[lg policy] Indonesia: Chinese-Indonesians Find Identity, Success in Language

Harold Schiffman hfsclpp at GMAIL.COM
Tue Jul 20 15:25:45 UTC 2010

Chinese-Indonesians Find Identity, Success in Language

Indonesia. William Phan found it not a little ironic when he, an
Indonesian of Chinese descent, returned to China only to find himself
unable to communicate with locals. “When I got in a cab, I could not
tell the [Chinese] driver where to go. The driver immediately laughed
at me,” Phan said. “For him, it was probably as puzzling as meeting an
Englishman who could not speak English.” That incident spurred Phan’s
desire to accelerate his study of Mandarin. He applied for a one-year
language program at Beijing Language and Culture University — a
popular course of action for many of the Chinese-Indonesians of his
generation who find themselves in the same position.

Born in 1988, Phan is part of the so-called lost generation of
Indonesians of Chinese descent who cannot speak Mandarin because they
never had the opportunity to formally study the language when they
were younger. Between 1966 and the turn of the century, the use of
Mandarin steadily declined in Indonesia — a direct result of the late
President Suharto’s assimilation policies during the New Order era. A
1967 presidential instruction banned any Chinese literature and
culture in Indonesia, including the use of Chinese characters.

As part of the official Basic Policy for the Solution of the Chinese
Problem, all 1,250 Chinese-language schools in the country were
annexed and converted to national schools.
Chinese script was banned in public places, and Chinese religious
expressions confined to homes. All but one Chinese-language newspaper
was closed. Leo Suryadinata, a Singapore-based scholar on the
Indonesian Chinese diaspora, has argued in his work that Suharto’s
policies eradicated three pillars of Chinese culture in Indonesia:
Chinese schools, Chinese mass media and ethnic Chinese organizations.
But there will likely come a time in the near future when people like
Phan will be the exception — part of a small minority who did not
receive the opportunity to study Mandarin in Indonesia.

With the fall of Suharto and the rise of China, interest in Mandarin
has made a comeback in the country. It is the world’s most-spoken
language, with an estimated 840 million native speakers and rising.
This renewed interest in the language in Indonesia was made possible
because many of the old anti-Chinese laws were revoked during the
presidency of Abdurrahman “Gus Dur” Wahid, giving members of the
Chinese diaspora significantly more freedom. In 2007, Pahoa, a Chinese
school taken over on April 6, 1966, and converted to SMA 17 and 19
high schools, became the first such school in Jakarta to reopen.

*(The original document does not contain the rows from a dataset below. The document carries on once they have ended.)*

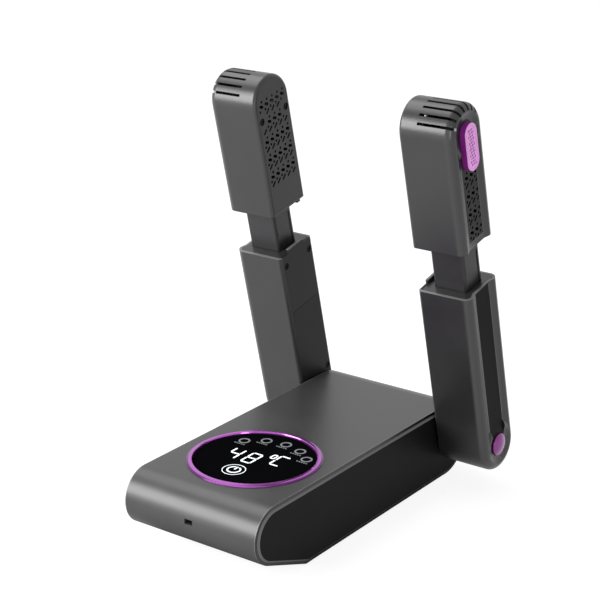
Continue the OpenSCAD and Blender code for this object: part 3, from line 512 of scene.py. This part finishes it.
def dress(obj, slot, body, *stands_for, look=None):
    """Gives a piece its finish and the body that it moves with, and hides the nodes that it stands for.
    """
    obj.data.materials.clear()
    obj.data.materials.append(look or FINISH[slot])
    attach(obj, body)
    if stands_for:
        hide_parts(*stands_for)


def keep_flats_flat(obj):
    """Lets the big flat faces set the shading, so that long narrow faces don't streak them."""
    alone(obj)
    weighted = obj.modifiers.new("flats", "WEIGHTED_NORMAL")
    weighted.mode = "FACE_AREA"
    weighted.weight = 100
    weighted.keep_sharp = True
    bpy.ops.object.modifier_apply(modifier=weighted.name)


def softened(node, width, look=None):
    """A copy of a CAD node, merged, with its sharp edges rounded, in the node's place."""
    alone(nodes[node])
    bpy.ops.object.duplicate()
    piece = bpy.context.active_object
    for key in list(piece.keys()):
        del piece[key]
    piece.parent = None
    piece.matrix_world = Matrix.Identity(4)
    piece.name = node + "_piece"
    alone(piece)
    bpy.ops.object.mode_set(mode="EDIT")
    bpy.ops.mesh.select_all(action="SELECT")
    bpy.ops.mesh.remove_doubles(threshold=SAME_POINT)
    bpy.ops.mesh.dissolve_limited(angle_limit=SAME_PLANE)
    bpy.ops.object.mode_set(mode="OBJECT")
    if width:
        apply_bevel(piece, width)
    smooth(piece)
    keep_flats_flat(piece)
    dress(piece, node_slot[node], node_body[node], node, look=look)
    return piece


def reach_top(panel, side):
    """Takes the face of a casing panel up to the casing's top edge, a hair proud of its frame."""
    for point in panel.data.vertices:
        across, depth, height = point.co
        along = (height - PIVOT[1]) * math.cos(LEAN) - (depth - PIVOT[0]) * math.sin(LEAN)
        point.select = (side * across > OUTER_FLOOR - PANEL_FACE_BAND
                        and along > CASING_TOP - PANEL_TOP_BAND)
    alone(panel)
    bpy.ops.object.mode_set(mode="EDIT")
    bpy.ops.mesh.select_mode(type="VERT")
    bpy.ops.transform.translate(value=(
        0, -PANEL_STRETCH * math.sin(LEAN), PANEL_STRETCH * math.cos(LEAN)))
    bpy.ops.mesh.select_all(action="SELECT")
    bpy.ops.transform.translate(value=(side * PANEL_PROUD, 0, 0))
    bpy.ops.object.mode_set(mode="OBJECT")


add_camera()
add_world()
add_floor()
add_lamp("key_softbox", at=(-0.70, -0.96, 0.52), target=(0, 0, 0.08), size=(0.75, 0.70), power=19)
add_lamp("top_softbox", at=(-0.60, 0.10, 1.35), target=(-0.03, 0, 0.1), size=(0.9, 0.9), power=8)
add_lamp("right_softbox", at=(1.00, -0.75, 0.27), target=(0.08, 0.05, 0.2), size=(0.28, 0.5), power=3)

# Width of the rounded edges of each dressed piece, in millimetres
EDGE_WIDTHS = {
    "base_shell": 0.4, "bottom_cover": 0.3, "rubber_feet": 0.4, "base_screws": 0.12,
    "display_ring": 0.25, "display_glass": 0.2, "temperature_digits": 0, "function_icons": 0,
    "power_symbol": 0, "cord_grommet": 0.2, "hinge_block": 0, "hinge_shaft": 0.2,
    "gap_washer": 0.25, "casing_shell": 0.2, "casing_panel": 0.15, "hinge_cover": 0.15,
    "inner_cover": 0.2, "hinge_cap": 0.3, "casing_collar": 0.2, "casing_screws": 0.12,
    "slide_tube": 0.15, "head_shell": 0.2, "head_grille": 0.1, "head_cover": 0.08,
    "oval_ring": 0.4, "oval_mesh": 0.08, "head_screws": 0.12, "side_cap": 0.2,
    "fan_frame": 0.3, "fan_impeller": 0.1, "heater": 0,
}
for node in sorted(nodes):
    kind = node.split("_", 1)[1] if node.split("_")[0] in SIDES else node
    if kind in EDGE_WIDTHS:
        piece = softened(node, EDGE_WIDTHS[kind], look=PIECE_FINISH.get(kind))
        if kind == "casing_panel":
            reach_top(piece, SIDES[node.split("_")[0]])
    else:
        nodes[node].data.materials.clear()
        nodes[node].data.materials.append(FINISH[node_slot[node]])

bpy.context.scene.view_settings.view_transform = "Standard"
bpy.context.view_layer.update()
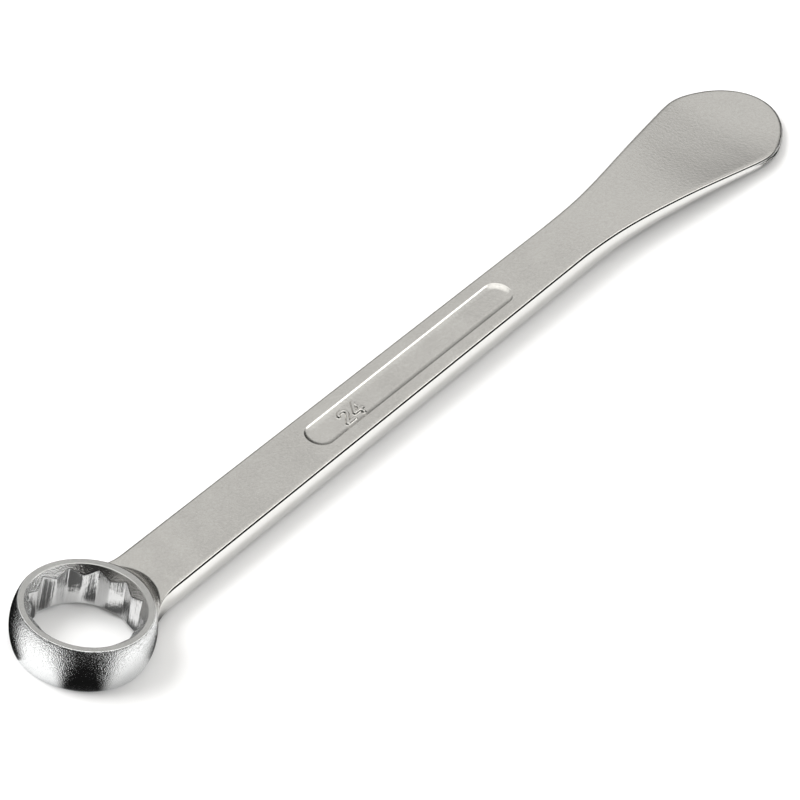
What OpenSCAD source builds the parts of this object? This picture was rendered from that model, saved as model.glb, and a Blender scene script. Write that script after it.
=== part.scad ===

The new administration of this historical school — which was one of
some 1,250 Confucianist institutes known as Tiong Hua Hwee Kwan
schools in the mid-1960s — was permitted to obtain new government
operating permits, use Chinese symbols as part of its logo and
incorporate Mandarin as an integral part of the curriculum — all of
which would have been unthinkable just a decade earlier. Like Pahoa, a
few closed Chinese schools also plan to reopen within the next few
years. The Xinghua school, in the Bumi Serpong Damai area of Jakarta,
is already under construction, according to Soeseno Boenarso, who
heads the Pancaran Hidup Foundation overseeing Pahoa.

Two Pachung schools are also opening new campuses in Cengkareng and
Mangga Dua. Schools like Pahoa and Xinghua are likely to develop
rapidly, with many successful pre-1966 alumni ready to invest. Pahoa,
for example, was able to build five buildings in just over four years,
and has attracted 2,449 students in just three years. Aside from
schools that use Mandarin as the primary medium of instruction, many
private schools, from the preschool to high school level, have begun
offering the Chinese language as an extracurricular subject in
response to demand from parents.

While the desire to learn Mandarin can be found across the nation,
people’s reasons for wanting to study the language vary widely.

Most common is the belief that China’s growing power will make fluency
in the language a key skill in the future.

“Today, China holds $2.45 trillion in foreign-exchange reserves, which
will increasingly render it a world power in the future. As such, the
Chinese language will become the English of tomorrow,” one
Chinese-Indonesian told the Jakarta Globe.

One Pahoa parent believes that learning Mandarin additionally plays an
important part in forming a child’s Chinese identity, which includes
learning the language and internalizing traditional Confucian values
such as responsibility, filial piety and respect for elders.

For many, however, pragmatic reasons play a larger role than
nationalistic ones.

One Chinese-Indonesian summed up this viewpoint: “As China continues
to rise in importance, we must be able to speak Mandarin to succeed in
the world of tomorrow, just as speaking English is a prerequisite to
success today." "However, we should only speak the language to
flourish as citizens of Indonesia, and not China. For this reason,
studying Mandarin is not only imperative for the ethnic Chinese
people, but for all Indonesians alike.”